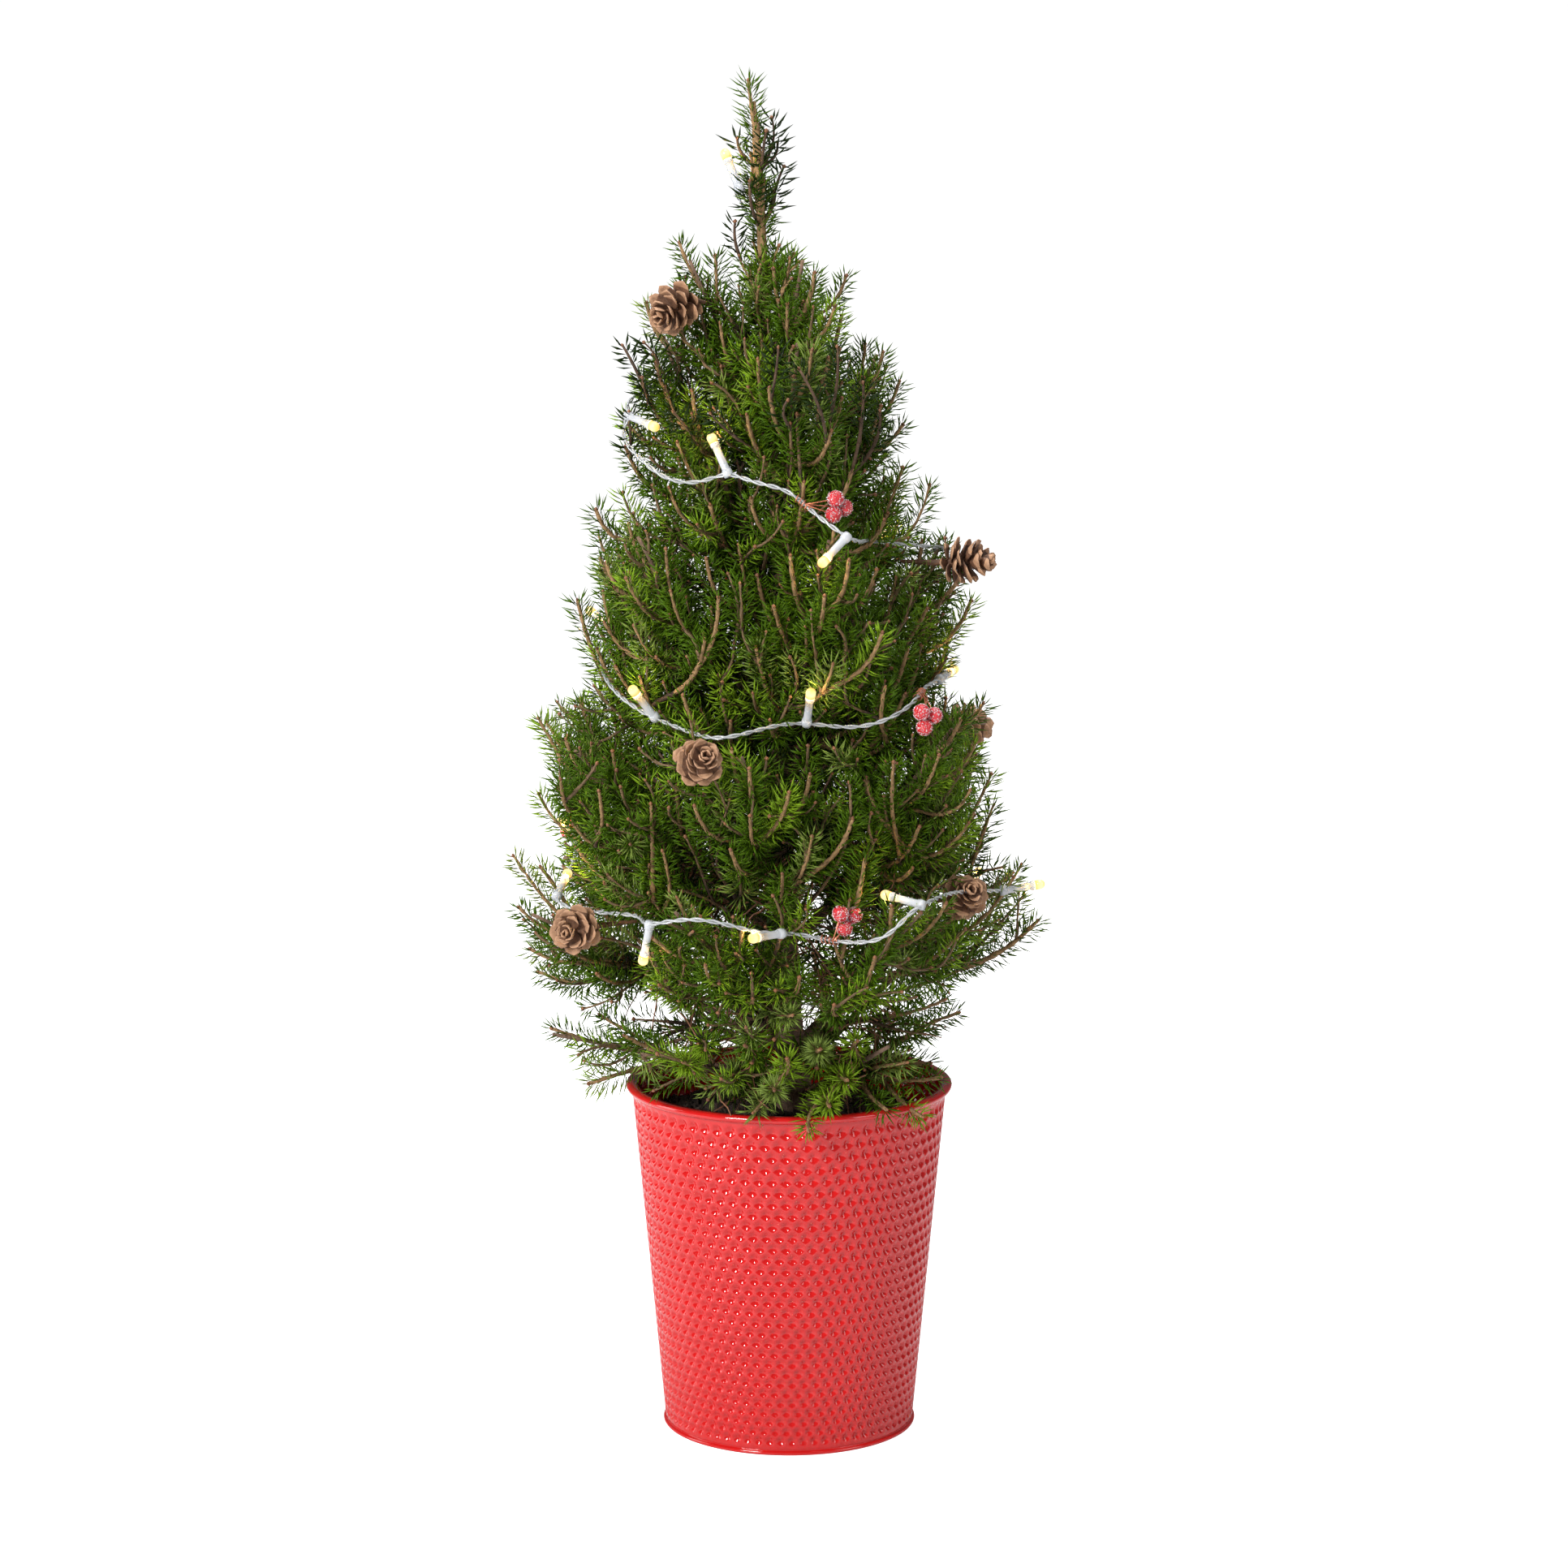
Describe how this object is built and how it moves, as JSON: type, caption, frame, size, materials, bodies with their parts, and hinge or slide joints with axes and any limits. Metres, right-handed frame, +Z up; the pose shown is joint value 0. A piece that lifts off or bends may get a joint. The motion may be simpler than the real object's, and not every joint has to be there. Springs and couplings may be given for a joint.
{
  "type": "potted christmas tree",
  "caption": "Dwarf conical spruce in a tapered red metal pot with rolled rim and foot, for the table or floor.",
  "frame": {"origin": "middle of the pot's flat underside", "axes": "+Z up along the pot's axis, -Y to the front, +X to the right seen from the front"},
  "size_m": [0.3278, 0.3299, 0.832],
  "materials": {
    "lacquer": "gloss red lacquer on embossed sheet",
    "peat": "moist dark peat with bark bits",
    "bark": "scaly grey-brown bark",
    "needles": "soft needle sprays",
    "cone_scales": "dry matt cone scales",
    "frosted_berries": "red bead with sugar frost",
    "copper_wire": "bare copper-coloured wire",
    "clear_cable": "clear twisted flex",
    "lamp_holder": "milky lamp holder",
    "lamp": "lit warm lamp"
  },
  "bodies": {
    "root": {"pot": "lacquer", "soil": "peat", "trunk": "bark", "bough_skirt_1": "bark", "foliage_skirt_1": "needles", "bough_skirt_2": "bark", "foliage_skirt_2": "needles", "bough_skirt_3": "bark", "foliage_skirt_3": "needles", "bough_skirt_4": "bark", "foliage_skirt_4": "needles", "bough_skirt_5": "bark", "foliage_skirt_5": "needles", "bough_skirt_6": "bark", "foliage_skirt_6": "needles", "bough_low_1": "bark", "foliage_low_1": "needles", "bough_low_2": "bark", "foliage_low_2": "needles", "bough_low_3": "bark", "foliage_low_3": "needles", "bough_low_4": "bark", "foliage_low_4": "needles", "bough_low_5": "bark", "foliage_low_5": "needles", "bough_low_6": "bark", "foliage_low_6": "needles", "bough_low_7": "bark", "foliage_low_7": "needles", "bough_waist_1": "bark", "foliage_waist_1": "needles", "bough_waist_2": "bark", "foliage_waist_2": "needles", "bough_waist_3": "bark", "foliage_waist_3": "needles", "bough_waist_4": "bark", "foliage_waist_4": "needles", "bough_waist_5": "bark", "foliage_waist_5": "needles", "bough_waist_6": "bark", "foliage_waist_6": "needles", "bough_middle_1": "bark", "foliage_middle_1": "needles", "bough_middle_2": "bark", "foliage_middle_2": "needles", "bough_middle_3": "bark", "foliage_middle_3": "needles", "bough_middle_4": "bark", "foliage_middle_4": "needles", "bough_middle_5": "bark", "foliage_middle_5": "needles", "foliage_high_1": "needles", "foliage_high_2": "needles", "foliage_high_3": "needles", "foliage_high_4": "needles", "foliage_upper_1": "needles", "foliage_upper_2": "needles", "foliage_upper_3": "needles", "foliage_leader": "needles"}
  },
  "joints": []
}
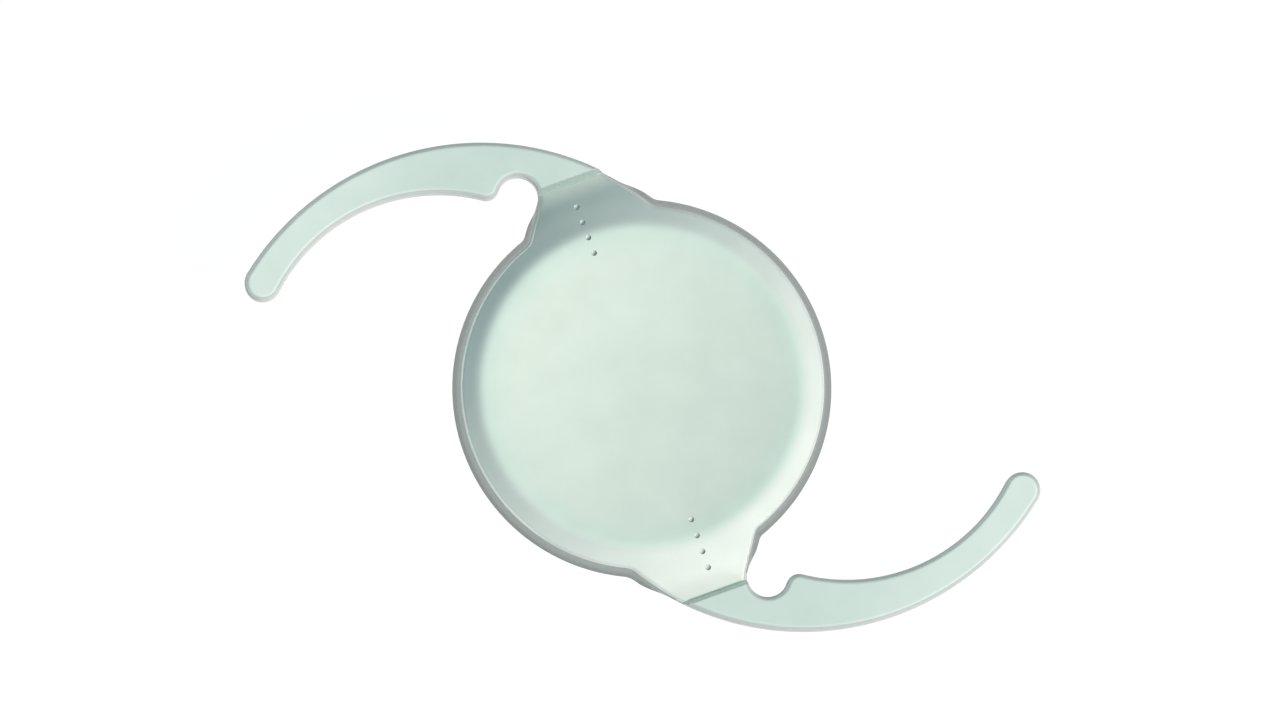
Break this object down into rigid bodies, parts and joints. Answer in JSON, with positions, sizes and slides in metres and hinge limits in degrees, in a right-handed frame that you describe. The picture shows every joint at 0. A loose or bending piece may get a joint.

#### Short task
Gather all the lines that include the word "frame" and copy them out.

#### Written answer
Describe how this object is built and how it moves, as JSON: type, caption, frame, size, materials, bodies with their parts, and hinge or slide joints with axes and any limits. Metres, right-handed frame, +Z up; the pose shown is joint value 0. A piece that lifts off or bends may get a joint. The motion may be simpler than the real object's, and not every joint has to be there. Springs and couplings may be given for a joint.
  "frame": {"origin": "middle of the pot's flat underside", "axes": "+Z up along the pot's axis, -Y to the front, +X to the right seen from the front"},
Break this object down into rigid bodies, parts and joints. Answer in JSON, with positions, sizes and slides in metres and hinge limits in degrees, in a right-handed frame that you describe. The picture shows every joint at 0. A loose or bending piece may get a joint.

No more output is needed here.